3. Forward Guidance and Outlook

  • Growth Potential: The acquisition of Captus is expected to drive significant revenue growth and establish Gryphon as a leader in the HPC and AI energy economy.
  • Development Timeline: Initial 130 megawatts of power expected to come online by 2026, with plans for staged development.
  • Market Demand: Anticipated increase in demand for power due to AI computing, with Gryphon positioned to capitalize on this trend.
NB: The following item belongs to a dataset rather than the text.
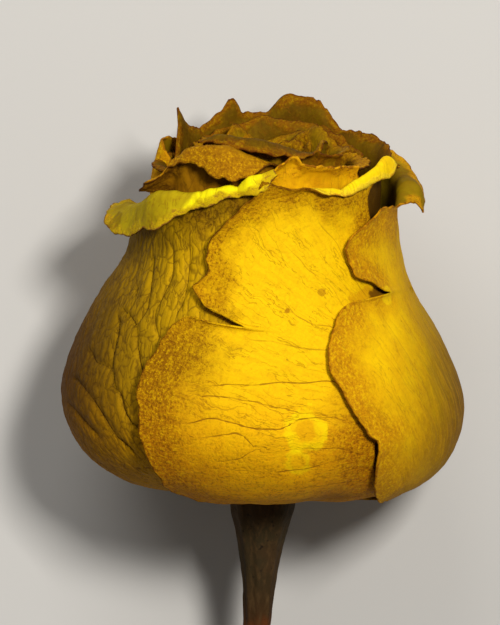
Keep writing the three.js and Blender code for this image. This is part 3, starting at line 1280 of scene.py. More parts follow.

4. Bad News, Challenges, or Points of Concern

  • Increased Breakeven Costs: The significant rise in breakeven costs per Bitcoin poses a challenge for profitability amid a competitive mining landscape.
  • Market Volatility: The company's stock has faced pressure, reflecting broader market volatility and concerns about the sustainability of mining operations.
  • Operational Risks: The transition to a focus on energy assets and HPC infrastructure carries execution risks, including regulatory approvals and capital requirements.

5. Notable Q&A Insights

  • Ericsson Assets: The company terminated its original agreement to acquire 500 wells in British Columbia but is still pursuing a subset of those assets with promising production potential.
  • Captus Development: The site is well-positioned for low latency connectivity to Calgary, enhancing its attractiveness for HPC operations. The management team from Captus brings extensive experience in power asset development.
  • Customer Engagement: There has been significant interest from potential customers since the announcement of the Captus acquisition, indicating a strong market demand for power-intensive computing solutions.
  • Capital Development: The company plans a deliberate approach to securing financing for the Captus project, with expectations to announce details soon.

Overall, Gryphon Digital Mining is navigating a challenging environment while strategically repositioning itself for future growth in the HPC and AI sectors, despite facing increased operational costs and market pressures.